Le Plan expansion 2020 du SNDEC a ainsi permis de créer le Fonds Arve Industries Capital,  qui a investi 19,6 millions d'euros depuis cinq ans dans 11 entreprises pour les accompagner dans leurs projets de développement. Le syndicat professionnel a aussi lancé des structures de mutualisation des ressources humaines, et favorisé le rapprochement entre le Centre technique de l'industrie du décolletage (CTDEC) et le Centre technique des industries mécaniques (CETIM) en vue de créer un techno-centre appelé à devenir la vitrine de l'industrie française du décolletage.

« La Haute-Savoie concentre une densité d'acteurs qui, chacun dans son domaine, a envie de concourir au développement non seulement des entreprises, mais aussi du territoire, commente Jérôme Akmouche, directeur du SNDEC. Cette proximité aide à travailler ensemble, et à le faire vite. Même si on n'est pas toujours d'accord, on peut rapidement évoquer les projets. »

Plus au sud, « la Savoie est un petit village », selon les mots de Frédéric Danquigny, le directeur du Réseau Entreprendre Savoie. Ce « petit village » tire la moitié de sa richesse du secteur du tourisme. Pas étonnant que le vœu du président du conseil départemental Hervé Gaymard d'unifier les deux Savoies ait connu comme première étape la fusion des forces départementales de promotion touristique avec la création en 2005 de Savoie Mont Blanc Tourisme. Cent dix stations, soit les deux tiers du domaine skiable français, se dotaient alors d'une force commune.

Savoie Mont Blanc Tourisme

Les professionnels du tourisme ont réussi à se fédérer sous la bannière Savoie Mont Blanc Tourisme, de quoi faire rêver les acteurs économiques, de l'industrie et du numérique notamment.

Outre le volet touristique, Hervé Gaymard compte jeter dès cette année les bases d'un Savoir Mont Blanc Économie (SMBE), qui serait à l'attractivité économique ce que SMBT est à la promotion touristique. « La logique serait d'harmoniser les outils d'attractivité dans Savoie Mont Blanc Économie », indique-t-il, confiant que cette agence économique est déjà sur les rails.
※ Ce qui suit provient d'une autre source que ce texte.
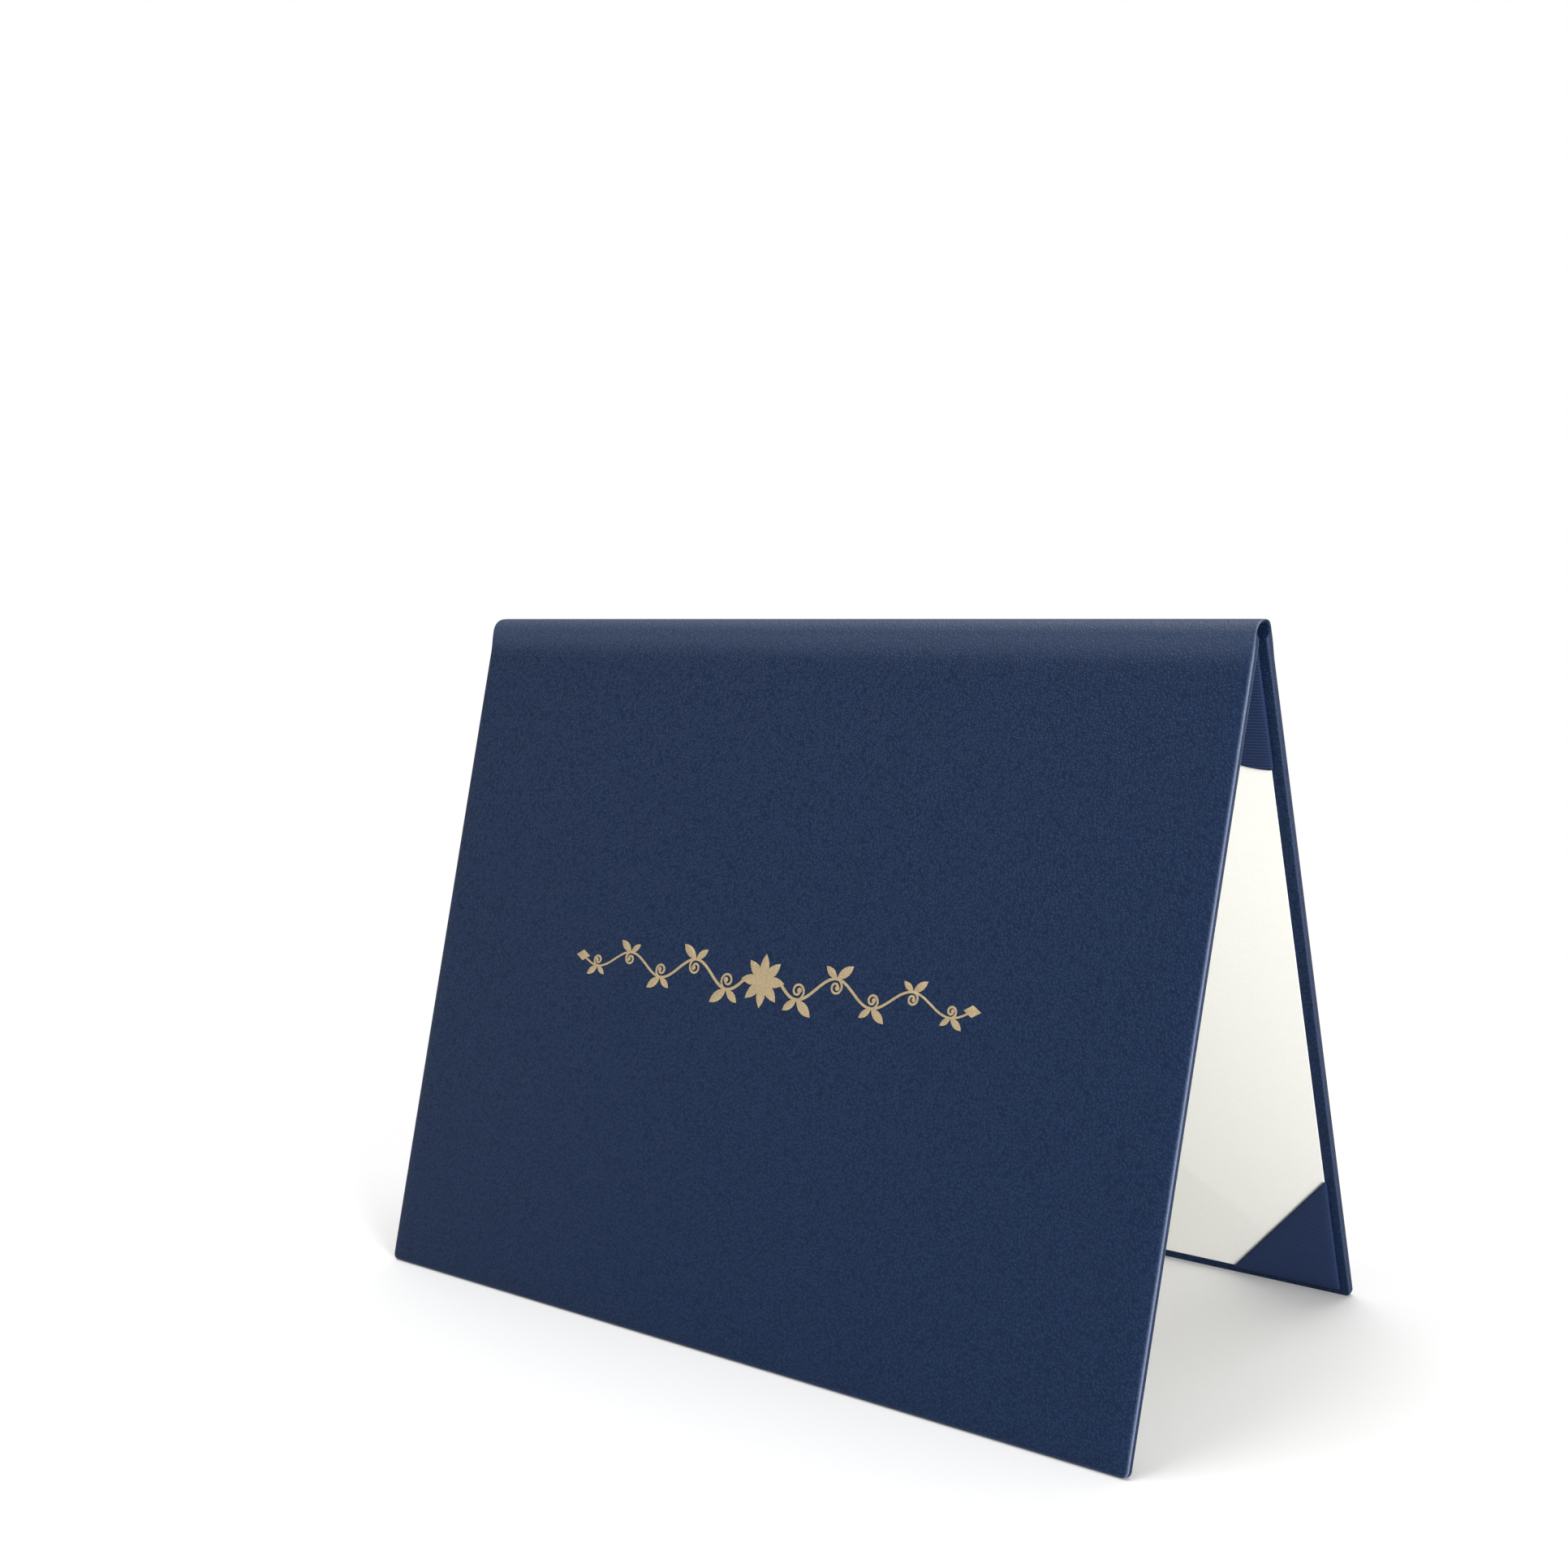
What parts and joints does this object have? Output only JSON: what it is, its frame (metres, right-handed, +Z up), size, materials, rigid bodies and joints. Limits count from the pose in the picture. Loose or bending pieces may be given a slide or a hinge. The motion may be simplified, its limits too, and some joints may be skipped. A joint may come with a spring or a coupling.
{
  "type": "diploma cover",
  "caption": "Padded leatherette diploma cover with two hinged covers, white liners and corner pockets, standing as a tent.",
  "frame": {"origin": "centre of the footprint, on the table that the two foot edges stand on", "axes": "+X along the spine, +Y from the front cover to the rear cover, +Z up"},
  "size_m": [0.292, 0.1502, 0.2194],
  "materials": {
    "leatherette": "satin fine pebble grain",
    "foam": "matte",
    "greyboard": "matte",
    "liner_card": "matte",
    "pocket_cloth": "ribbed weave",
    "gold_foil": "satin foil"
  },
  "bodies": {
    "spine": {"spine_wrap": "leatherette", "spine_hinge_lining": "leatherette"},
    "front_cover": {"front_wrap": "leatherette", "front_pad": "foam", "front_board": "greyboard", "front_hinge_lining": "leatherette", "front_liner": "liner_card", "front_foil_ornament": "gold_foil"},
    "rear_cover": {"rear_wrap": "leatherette", "rear_pad": "foam", "rear_board": "greyboard", "rear_hinge_lining": "leatherette", "rear_liner": "liner_card", "pocket_hinge_left": "pocket_cloth", "pocket_hinge_right": "pocket_cloth", "pocket_foot_left": "pocket_cloth", "pocket_foot_right": "pocket_cloth"}
  },
  "joints": [
    {"name": "front_hinge", "type": "hinge", "parent": "spine", "child": "front_cover", "pos_m": [0, -0.00445, 0.21741], "axis": [-1, 0, 0], "range_deg": [-18.2, 71.8]},
    {"name": "rear_hinge", "type": "hinge", "parent": "spine", "child": "rear_cover", "pos_m": [0, 0.00445, 0.21741], "axis": [1, 0, 0], "range_deg": [-18.2, 71.8]}
  ]
}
Donner une image plus complète

Cette force fait rêver les autres secteurs d'activité. Des tentatives de fédération des entrepreneurs des Pays de Savoie ont été initiées, dans une démarche de marketing territorial qui transcenderait tous les secteurs. Un processus engagé, par exemple, par le club d'entrepreneurs Choisir Savoie depuis un an. Face aux métropoles toujours plus puissantes que sont Lyon, Genève et Grenoble, « nous visons à donner une image plus complète des Pays de Savoie », explique Guy Lecomte, initiateur du club. Il constate que les entrepreneurs locaux se sont regroupés jusqu'à présent par secteur d'activité.

« Le territoire est structuré par les chambres consulaires, les pôles de compétitivité, les filières.... Or, il faut arriver à communiquer de manière transversale, pas seulement par métiers. »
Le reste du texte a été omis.